Task to carry out — Everything from the first line to the line containing "plain limewood below" is to be repeated exactly; nothing past it.

Material provided —
+--
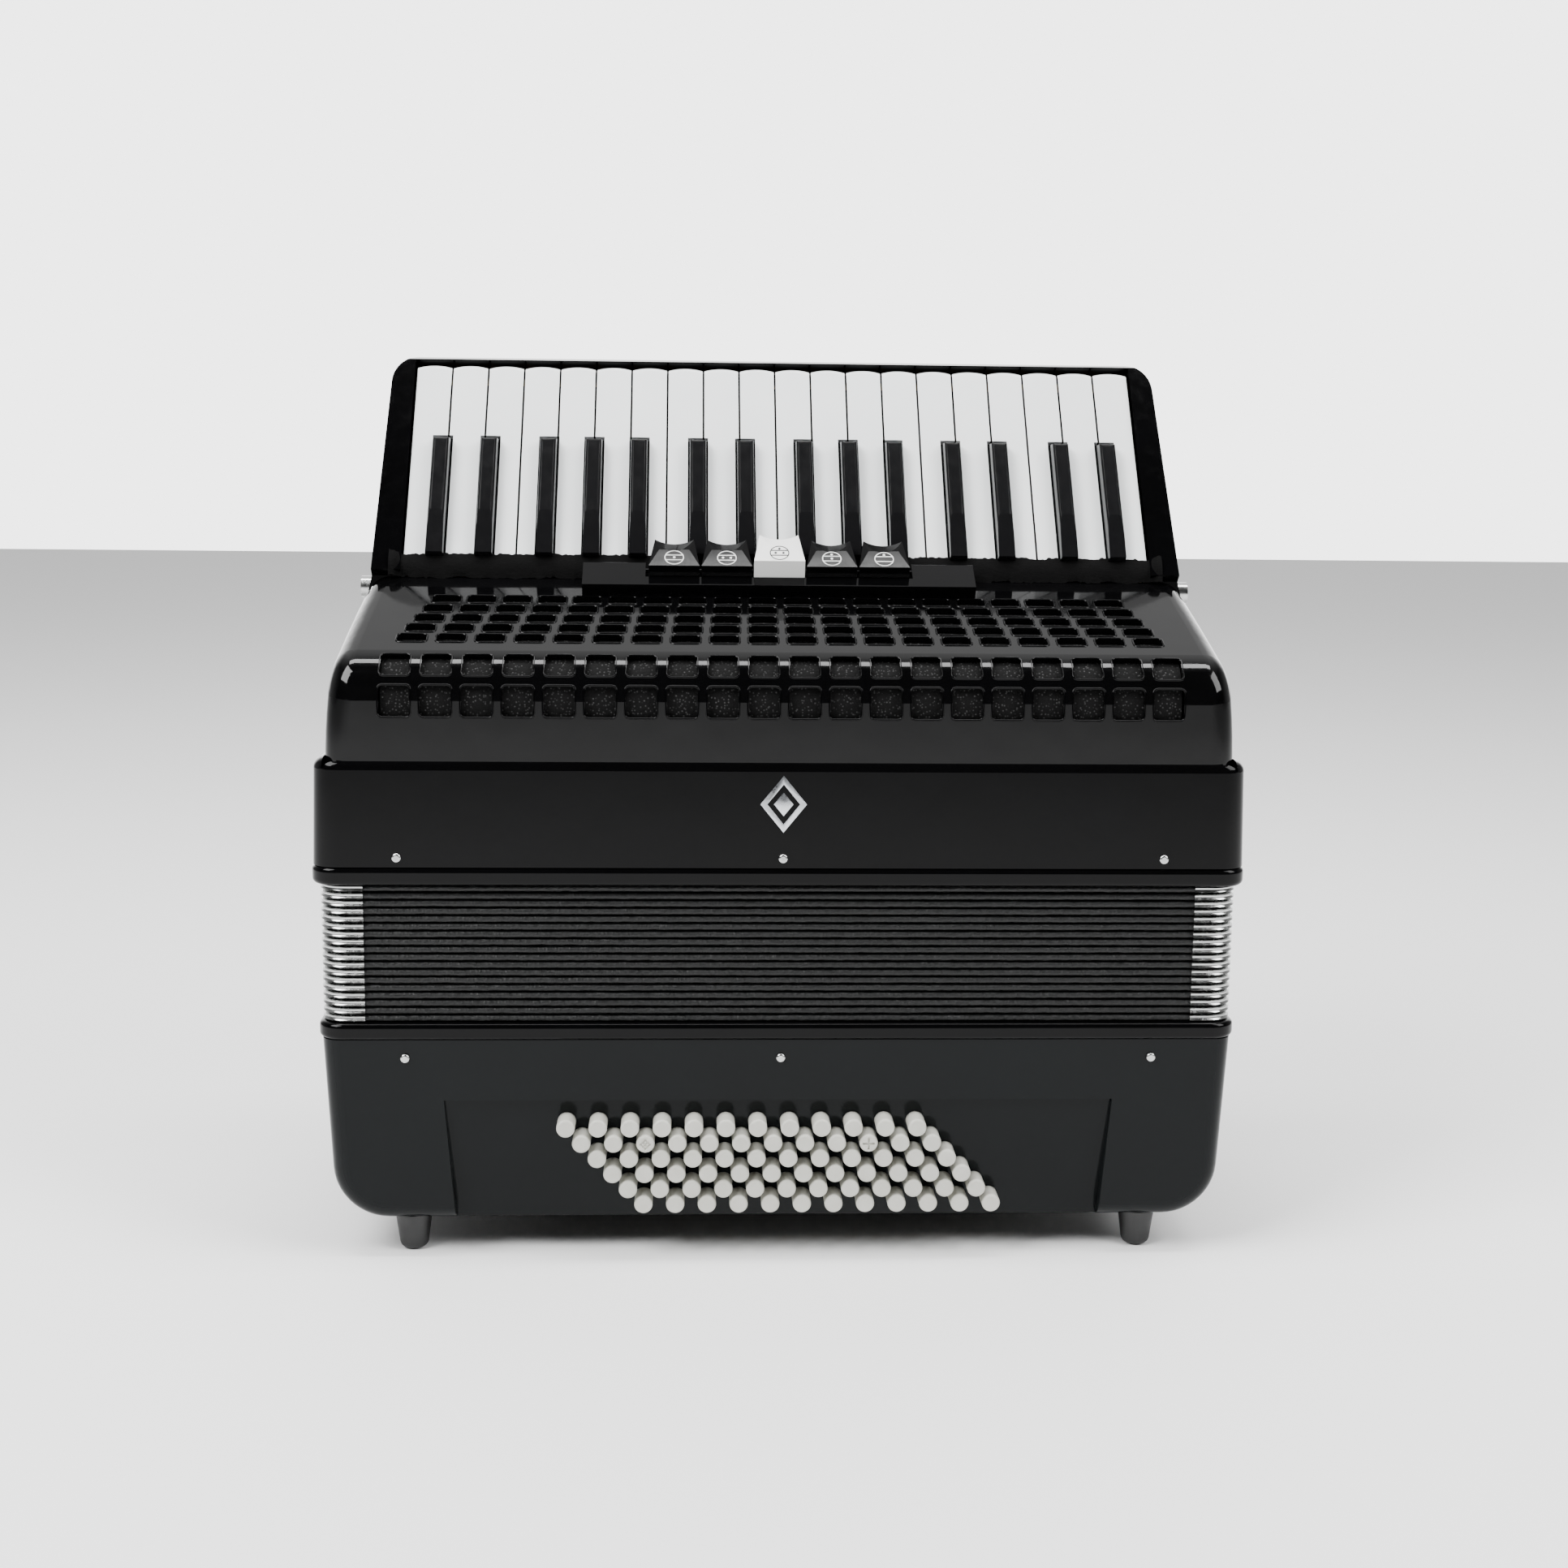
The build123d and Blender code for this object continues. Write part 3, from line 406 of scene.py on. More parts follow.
@dataclass(frozen=True)
class KeyCelluloid:
    """White celluloid key top on a pale wooden stick: cool white gloss above,
    plain limewood below the plate."""

    name: str
    colour: str
    shade: str
    lean: float
    top_point: Point
    plate: float
    key_pitch: float = 18.8 * MM
    # Width of the painted shade stripe beside each gap between keys
    gap_shade_width: float = 0.5 * MM

    def make(self) -> bpy.types.Material:
        """Build the material.

        Returns:
            The material.
        """
        material, tree, shader = new_shader(
            self.name, {"IOR": 1.5, "Coat Weight": 0.5, "Coat Roughness": 0.04}
        )
        coords = add_node(tree, "ShaderNodeTexCoord").outputs["Object"]
        mist = add_node(
            tree, "ShaderNodeTexNoise", {"Scale": per_metre(22), "Detail": 3.0}, Vector=coords
        )
        white = add_node(
            tree,
            "ShaderNodeMix",
            {"data_type": "RGBA", 6: linear(self.colour), 7: linear(self.shade)},
            Factor=mist.outputs["Fac"],
        )
        # Height over the plane of the key tops tells plastic from wood
        normal = (0.0, -math.cos(self.lean), math.sin(self.lean))
        rise = add_node(tree, "ShaderNodeVectorMath", {"operation": "DOT_PRODUCT", 1: normal}, i0=coords)
        base = sum(n * p for n, p in zip(normal, self.top_point))
        wood_here = add_node(
            tree,
            "ShaderNodeMath",
            {"operation": "LESS_THAN", 1: base - self.plate},
            i0=rise.outputs["Value"],
        )
        grain = add_node(
            tree,
            "ShaderNodeTexNoise",
            {"Scale": per_metre(9), "Detail": 5.0},
            Vector=object_coords(tree, (1.0, 0.15, 0.15)),
        )
        wood = add_node(
            tree,
            "ShaderNodeMix",
            {"data_type": "RGBA", 6: linear("#c9a877"), 7: linear("#a27f4f")},
            Factor=grain.outputs["Fac"],
        )
        colour = add_node(
            tree,
            "ShaderNodeMix",
            {"data_type": "RGBA"},
            Factor=wood_here.outputs[0],
            i6=white.outputs[2],
            i7=wood.outputs[2],
        )
        # The key sides are painted near black: painted shade that draws the gaps between the keys
        facing = add_node(tree, "ShaderNodeNewGeometry").outputs["Normal"]
        sideways = add_node(tree, "ShaderNodeSeparateXYZ", None, Vector=facing)
        turned = add_node(
            tree, "ShaderNodeMath", {"operation": "ABSOLUTE"}, i0=sideways.outputs["X"]
        )
        side = add_node(
            tree, "ShaderNodeMath", {"operation": "GREATER_THAN", 1: 0.4}, i0=turned.outputs[0]
        )
        side_shaded = add_node(
            tree,
            "ShaderNodeMix",
            {"data_type": "RGBA", 7: linear("#141312")},
            Factor=side.outputs[0],
            i6=colour.outputs[2],
        )
        # Painted shade beside each gap, a dark stripe on the key tops: gaps lie at every whole key width
        # from the middle
        across = add_node(tree, "ShaderNodeSeparateXYZ", None, Vector=coords)
        widths = add_node(
            tree, "ShaderNodeMath", {"operation": "DIVIDE", 1: self.key_pitch}, i0=across.outputs["X"]
        )
        nearest = add_node(
            tree, "ShaderNodeMath", {"operation": "PINGPONG", 1: 0.5}, i0=widths.outputs[0]
        )
        edge = add_node(
            tree,
            "ShaderNodeMath",
            {"operation": "LESS_THAN", 1: self.gap_shade_width / self.key_pitch},
            i0=nearest.outputs[0],
        )
        gap_shaded = add_node(
            tree,
            "ShaderNodeMix",
            {"data_type": "RGBA", 7: linear("#1a1917")},
            Factor=edge.outputs[0],
            i6=side_shaded.outputs[2],
        )
        tree.links.new(gap_shaded.outputs[2], shader.inputs["Base Color"])
        rough = add_node(
            tree, "ShaderNodeMapRange", {1: 0.0, 2: 1.0, 3: 0.1, 4: 0.6}, Value=wood_here.outputs[0]
        )
        tree.links.new(rough.outputs["Result"], shader.inputs["Roughness"])
        ripple = add_node(
            tree,
            "ShaderNodeTexNoise",
            {"Scale": per_metre(30), "Detail": 1.0},
            Vector=object_coords(tree, (1.0, 0.4, 0.4)),
        )
        bump_values = {"Strength": 0.1, "Distance": 0.4 * MM}
        bump = add_node(tree, "ShaderNodeBump", bump_values, Height=ripple.outputs["Fac"])
        tree.links.new(bump.outputs["Normal"], shader.inputs["Normal"])
        return material


@dataclass(frozen=True)
class MouldedPlastic:
    """Injection-moulded button plastic: even colour, satin, slightly mottled by
    the regrind in it and by finger grease."""

    name: str
    colour: str
    shade: str
    roughness: float

    def make(self) -> bpy.types.Material:
        """Build the material.

        Returns:
            The material.
        """
        material, tree, shader = new_shader(
            self.name,
            {
                "IOR": 1.49,
                "Subsurface Weight": 0.04,
                "Subsurface Radius": (0.002, 0.0018, 0.0015),
            },
        )
        coords = object_coords(tree)
        mottle = add_node(
            tree, "ShaderNodeTexNoise", {"Scale": per_metre(7), "Detail": 4.0}, Vector=coords
        )
        tint = add_node(
            tree,
            "ShaderNodeMix",
            {"data_type": "RGBA", 6: linear(self.colour), 7: linear(self.shade)},
            Factor=mottle.outputs["Fac"],
        )
        tree.links.new(tint.outputs[2], shader.inputs["Base Color"])
        grease = add_node(
            tree,
            "ShaderNodeMapRange",
            {1: 0.3, 2: 0.7, 3: self.roughness, 4: self.roughness + 0.12},
            Value=mottle.outputs["Fac"],
        )
        tree.links.new(grease.outputs["Result"], shader.inputs["Roughness"])
        pores = add_node(
            tree, "ShaderNodeTexNoise", {"Scale": per_metre(0.8), "Detail": 2.0}, Vector=coords
        )
        bump_values = {"Strength": 0.08, "Distance": 0.05 * MM}
        bump = add_node(tree, "ShaderNodeBump", bump_values, Height=pores.outputs["Fac"])
        tree.links.new(bump.outputs["Normal"], shader.inputs["Normal"])
        return material


@dataclass(frozen=True)
class BrightPlating:
    """Nickel or chrome plating on stamped steel: mirror bright with a faint haze
    and shallow ripples left by the press."""

    name: str
    colour: str
    roughness: float = 0.12

    def make(self) -> bpy.types.Material:
        """Build the material.

        Returns:
            The material.
        """
        material, tree, shader = new_shader(
            self.name, {"Base Color": linear(self.colour), "Metallic": 1.0}
        )
        coords = object_coords(tree)
        haze = add_node(
            tree, "ShaderNodeTexNoise", {"Scale": per_metre(3), "Detail": 6.0}, Vector=coords
        )
        rough = add_node(
            tree,
            "ShaderNodeMapRange",
            {1: 0.35, 2: 0.75, 3: self.roughness, 4: self.roughness + 0.15},
            Value=haze.outputs["Fac"],
        )
        tree.links.new(rough.outputs["Result"], shader.inputs["Roughness"])
        bump_values = {"Strength": 0.06, "Distance": 0.05 * MM}
        bump = add_node(tree, "ShaderNodeBump", bump_values, Height=haze.outputs["Fac"])
        tree.links.new(bump.outputs["Normal"], shader.inputs["Normal"])
        return material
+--
Complete output —
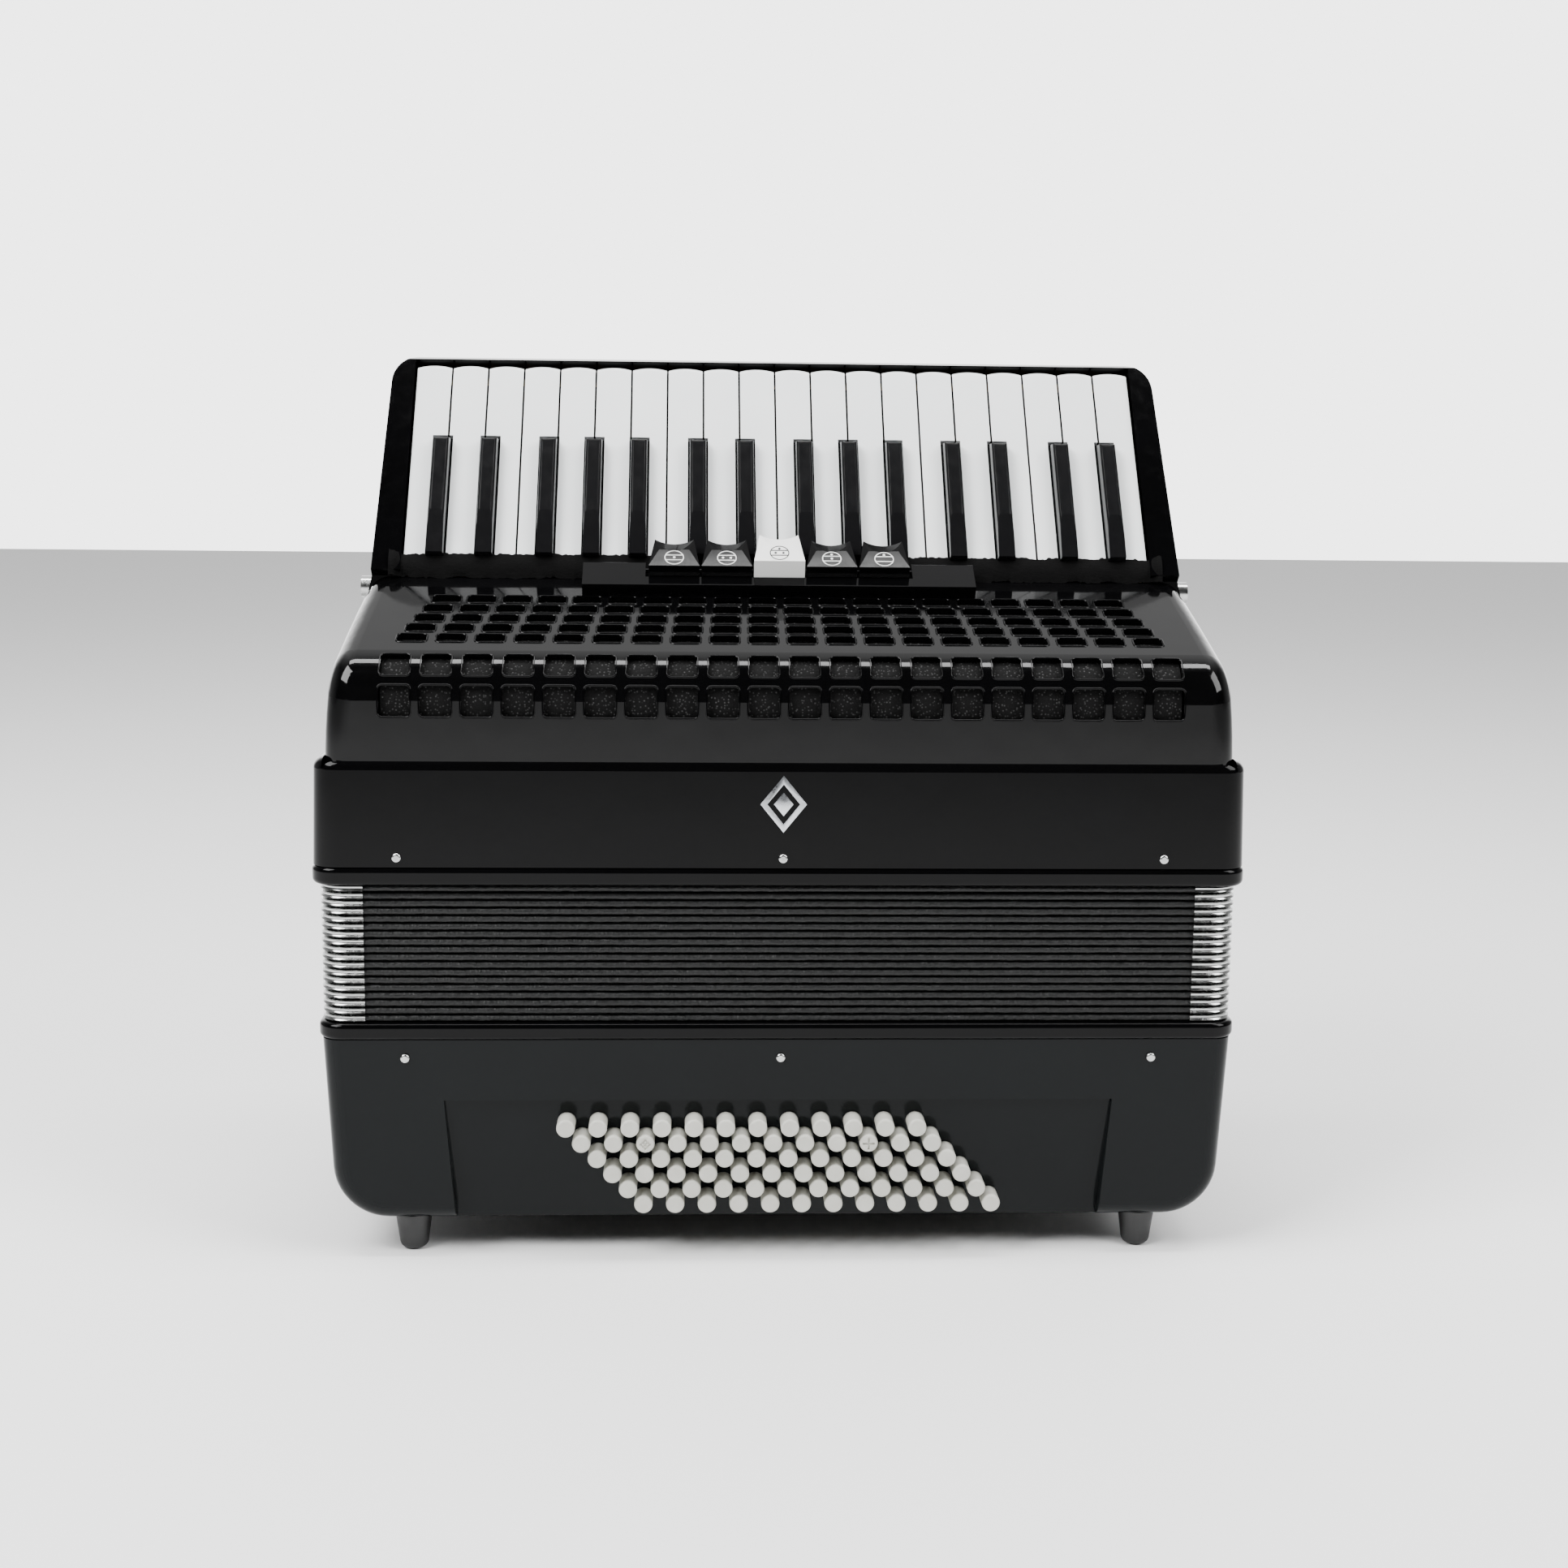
The build123d and Blender code for this object continues. Write part 3, from line 406 of scene.py on. More parts follow.
@dataclass(frozen=True)
class KeyCelluloid:
    """White celluloid key top on a pale wooden stick: cool white gloss above,
    plain limewood below the plate."""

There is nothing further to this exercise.